## REQUIRED WORK
Print each line exactly as it is given.

## GIVEN DATA

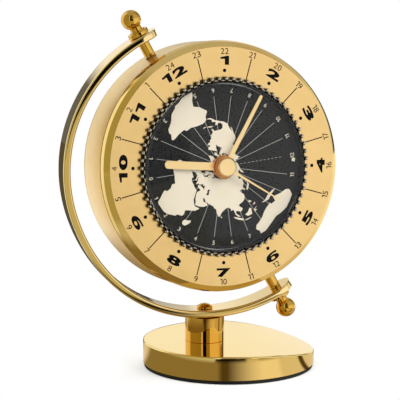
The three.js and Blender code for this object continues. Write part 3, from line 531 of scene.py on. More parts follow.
upright, upsideDown = Matrix.Identity(4), Matrix.Rotation(math.radians(180), 4, "X")
makeArm()
makeArmScrew()
makeFinial("topFinial", "top_finial", upright)
makeFinial("bottomFinial", "bottom_finial", upsideDown)
makePin("topPivotPin", "top_pivot_pin", clock["lift"], upright)
makePin("bottomPivotPin", "bottom_pivot_pin", -clock["lift"], upsideDown)
print("arm done")


def makeDrum():
    r, w, c, front, back = drum["radius"], drum["wall"], drum["corner"], drum["front"], drum["back"]
    bend = (r - c, back + c)
    profile = [(r - w, front), (r - drum["edge"], front), (r, front - drum["edge"])]
    profile += arcPoints(bend, c, 0, -90, 18)
    profile += [(drum["opening"], back), (drum["opening"], back + w)]
    profile += arcPoints(bend, c - w, -90, 0, 12)
    obj = turnPiece(profile, drum["steps"])
    return dress(obj, "drumShell", "drum", "case", ["case_shell"], faceFrame)


bezel = {
    # the face falls from the dial to the brow, turns tightly there and ends in a steeper, brighter band
    "face": [(66.9, -0.02), (68.7, -1.43), (69.65, -2.33)],
    "turn": [(69.65, -2.33), (69.8, -2.47), (69.86, -2.75)],
    "outer": 70.57, "end": 5.4, "edge": 0.1, "step": 69.6, "stepDepth": 0.5,
    "skirt": [(68.9, -9.8), (67.5, -9.8)],  # slides into the drum
    "lip": [(67.5, -2.8), (63.5, -2.8), (63.5, -1.4), (66.9, -1.4)],  # holds the dial from behind
}
# a thin black ring that paints the shade in the seam between bezel and drum
seamShade = {"radius": 70.36, "gap": 0.03, "clearance": 0.04}


def makeBezel():
    outer, end, edge, step = bezel["outer"], -bezel["end"], bezel["edge"], bezel["step"]
    floor = end - edge - bezel["stepDepth"]
    profile = bendPoints(*bezel["face"], 14) + bendPoints(*bezel["turn"], 6)[1:]
    profile += [(outer, end), (outer - edge, end - edge), (step, end - edge), (step, floor),
                (bezel["skirt"][0][0], floor)] + bezel["skirt"] + bezel["lip"]
    obj = turnPiece(profile, drum["steps"])
    return dress(obj, "bezelRing", "bezel", "case", ["bezel"], faceFrame, 30)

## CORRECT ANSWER
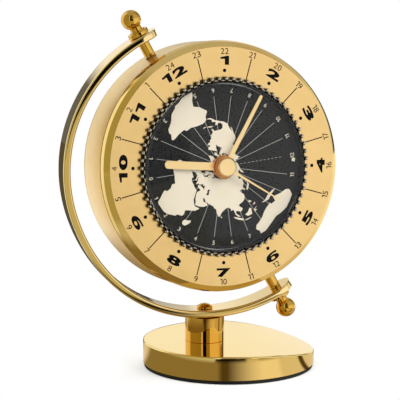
The three.js and Blender code for this object continues. Write part 3, from line 531 of scene.py on. More parts follow.
upright, upsideDown = Matrix.Identity(4), Matrix.Rotation(math.radians(180), 4, "X")
makeArm()
makeArmScrew()
makeFinial("topFinial", "top_finial", upright)
makeFinial("bottomFinial", "bottom_finial", upsideDown)
makePin("topPivotPin", "top_pivot_pin", clock["lift"], upright)
makePin("bottomPivotPin", "bottom_pivot_pin", -clock["lift"], upsideDown)
print("arm done")


def makeDrum():
    r, w, c, front, back = drum["radius"], drum["wall"], drum["corner"], drum["front"], drum["back"]
    bend = (r - c, back + c)
    profile = [(r - w, front), (r - drum["edge"], front), (r, front - drum["edge"])]
    profile += arcPoints(bend, c, 0, -90, 18)
    profile += [(drum["opening"], back), (drum["opening"], back + w)]
    profile += arcPoints(bend, c - w, -90, 0, 12)
    obj = turnPiece(profile, drum["steps"])
    return dress(obj, "drumShell", "drum", "case", ["case_shell"], faceFrame)


bezel = {
    # the face falls from the dial to the brow, turns tightly there and ends in a steeper, brighter band
    "face": [(66.9, -0.02), (68.7, -1.43), (69.65, -2.33)],
    "turn": [(69.65, -2.33), (69.8, -2.47), (69.86, -2.75)],
    "outer": 70.57, "end": 5.4, "edge": 0.1, "step": 69.6, "stepDepth": 0.5,
    "skirt": [(68.9, -9.8), (67.5, -9.8)],  # slides into the drum
    "lip": [(67.5, -2.8), (63.5, -2.8), (63.5, -1.4), (66.9, -1.4)],  # holds the dial from behind
}
# a thin black ring that paints the shade in the seam between bezel and drum
seamShade = {"radius": 70.36, "gap": 0.03, "clearance": 0.04}


def makeBezel():
    outer, end, edge, step = bezel["outer"], -bezel["end"], bezel["edge"], bezel["step"]
    floor = end - edge - bezel["stepDepth"]
    profile = bendPoints(*bezel["face"], 14) + bendPoints(*bezel["turn"], 6)[1:]
    profile += [(outer, end), (outer - edge, end - edge), (step, end - edge), (step, floor),
                (bezel["skirt"][0][0], floor)] + bezel["skirt"] + bezel["lip"]
    obj = turnPiece(profile, drum["steps"])
    return dress(obj, "bezelRing", "bezel", "case", ["bezel"], faceFrame, 30)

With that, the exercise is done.